There’s a risk that any amount of thinking about infrastructure could kill off what energy there is, and since there appears to be some energy at present, I would rather favor having the discussion about the book club in the book club thread. :)
IOW we can kick off the initiative locally and let it find a new venue if and when that becomes necessary. There also seems to be some sort of provisional consensus that it’s not quite time yet to fragment the LW readership : the LW subreddit doesn’t seem to have panned out.
It seems to me that Jaynes is definitely topical for LW, I wouldn’t worry about discussions among people studying it becoming annoying to the rest of the community. There are many, many gems pertaining to rationality in each of the chapters I’ve read so far.
This looks like it could work. A wordpress blog would probably be fine as well. Of course these options don’t let people get karma for participating which would be a nice motivator to have. A subreddit would be nice...

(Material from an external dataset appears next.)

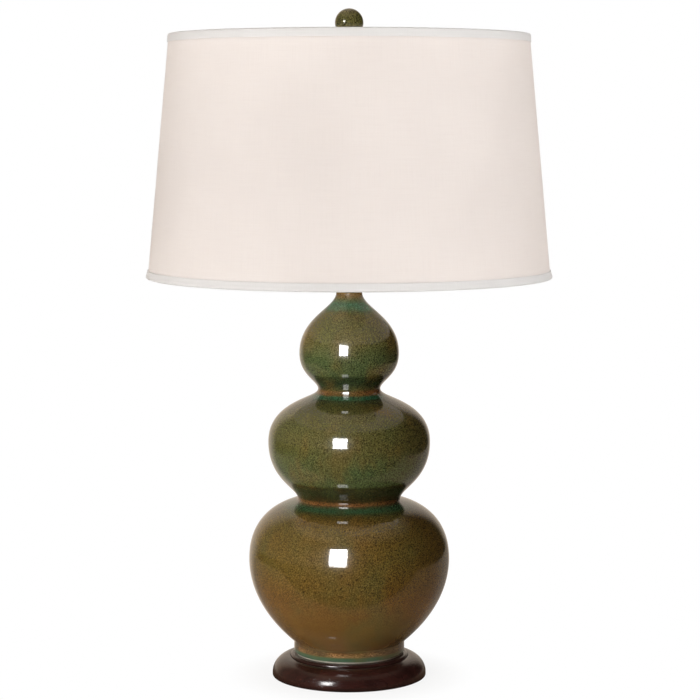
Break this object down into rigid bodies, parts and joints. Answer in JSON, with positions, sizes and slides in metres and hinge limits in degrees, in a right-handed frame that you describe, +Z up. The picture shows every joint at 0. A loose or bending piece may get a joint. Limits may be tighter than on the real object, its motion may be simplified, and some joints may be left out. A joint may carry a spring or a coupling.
{
  "type": "table lamp",
  "caption": "Table lamp: triple-gourd glazed body on a turned wood base, keyed lamp holder with bulb, wire harp, round tapered hardback shade and ball finial.",
  "frame": {"origin": "middle of the felt pad's underside, on the table", "axes": "+Z up along the lamp's axis; -Y is the front, where the switch knob points; +Y is the back, where the lead leaves; the harp lies in the XZ plane"},
  "size_m": [0.4883, 0.4882, 0.8089],
  "materials": {
    "felt": "cut felt",
    "mahogany": "satin dark stain",
    "black_plastic": "moulded",
    "zinc_steel": "zinc plated",
    "brass": "polished and lacquered",
    "brass_pipe": "brassed steel",
    "glaze": "gloss tea-dust glaze, speckled",
    "finial_glaze": "gloss tea-dust glaze, speckled",
    "fibre": "insulating card",
    "bakelite": "moulded",
    "nickel": "nickel plated",
    "bulb_white": "inside frosted",
    "bulb_base": "drawn shell",
    "bulb_black": "black glass insulator",
    "harp_brass": "brassed wire",
    "shade_wire": "white enamel",
    "shade_liner": "white styrene",
    "shade_linen": "off-white woven",
    "shade_tape": "off-white trim tape"
  },
  "bodies": {
    "lamp_base": {"felt_pad": "felt", "wood_base": "mahogany", "outlet_bush": "black_plastic", "flat_washer": "zinc_steel", "lock_washer": "zinc_steel", "hex_nut": "brass", "lamp_pipe": "brass_pipe", "ceramic_body": "glaze", "vase_cap": "brass", "neck_spacer": "brass", "harp_saddle": "harp_brass", "holder_cap": "brass", "set_screw": "zinc_steel", "holder_shell": "brass", "fibre_liner": "fibre", "switch_body": "bakelite", "screw_shell": "nickel", "centre_contact": "brass", "terminal_screws": "brass"},
    "switch": {"switch_shaft": "brass", "switch_knob": "black_plastic"},
    "bulb": {"bulb_glass": "bulb_white", "bulb_cap": "bulb_base", "bulb_insulator": "bulb_black", "bulb_contact": "bulb_base"},
    "harp": {"harp_wire": "harp_brass", "harp_crown": "harp_brass"},
    "left_sleeve": {"sleeve_left": "nickel"},
    "right_sleeve": {"sleeve_right": "nickel"},
    "swivel": {"harp_stud": "brass"},
    "shade": {"shade_spider": "shade_wire", "shade_bottom_ring": "shade_wire", "shade_backing": "shade_liner", "shade_fabric": "shade_linen", "shade_top_trim": "shade_tape", "shade_bottom_trim": "shade_tape"},
    "finial": {"finial_collar": "brass", "finial_ball": "finial_glaze"}
  },
  "joints": [
    {"name": "switch_turn", "type": "hinge", "parent": "lamp_base", "child": "switch", "pos_m": [0, -0.03, 0.5221], "axis": [0, -1, 0], "continuous": true},
    {"name": "bulb_unscrew", "type": "slide", "parent": "lamp_base", "child": "bulb", "axis": [0, 0, 1], "range_m": [0, 0.03]},
    {"name": "harp_lift", "type": "slide", "parent": "lamp_base", "child": "harp", "axis": [0, 0, 1], "range_m": [0, 0.25]},
    {"name": "left_sleeve_lift", "type": "slide", "parent": "harp", "child": "left_sleeve", "axis": [0, 0, 1], "range_m": [0, 0.012]},
    {"name": "right_sleeve_lift", "type": "slide", "parent": "harp", "child": "right_sleeve", "axis": [0, 0, 1], "range_m": [0, 0.012]},
    {"name": "shade_turn", "type": "hinge", "parent": "harp", "child": "swivel", "pos_m": [0, 0, 0.76], "axis": [0, 0, 1], "continuous": true},
    {"name": "shade_lift", "type": "slide", "parent": "swivel", "child": "shade", "axis": [0, 0, 1], "range_m": [0, 0.3]},
    {"name": "finial_lift", "type": "slide", "parent": "shade", "child": "finial", "axis": [0, 0, 1], "range_m": [0, 0.03]}
  ]
}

Would the discussions really undermine the regular business of Less Wrong?
Do people really care that much about karma? I mean, once one had enough karma to post top-level posts, does it matter that much?
People like making numbers go higher. It’s a strange impulse, I’m not sure why we have it. Maybe assigning everyone numbers hijacks our dominance hierarchy instincts and we feel better about ourselves the higher our number is. For me, it isn’t the total that I like having so much as the feedback for individual comments. I get frustrated on other blogs when I make a comment that is informative and clever but doesn’t get a response. I feel like I’m talking to myself. Here even if no one responds I can at least learn if someone appreciated it. If a lot of people appreciated it I feel a brief sense of accomplishment.
Two thoughts which have probably been beaten to death elsewhere:
1) A karma system is a good way to provide cues to which posts are worth reading and which aren’t.
2) Karma points are a big shiny status indicator, and LWers are no more immune to status drives than anyone else is.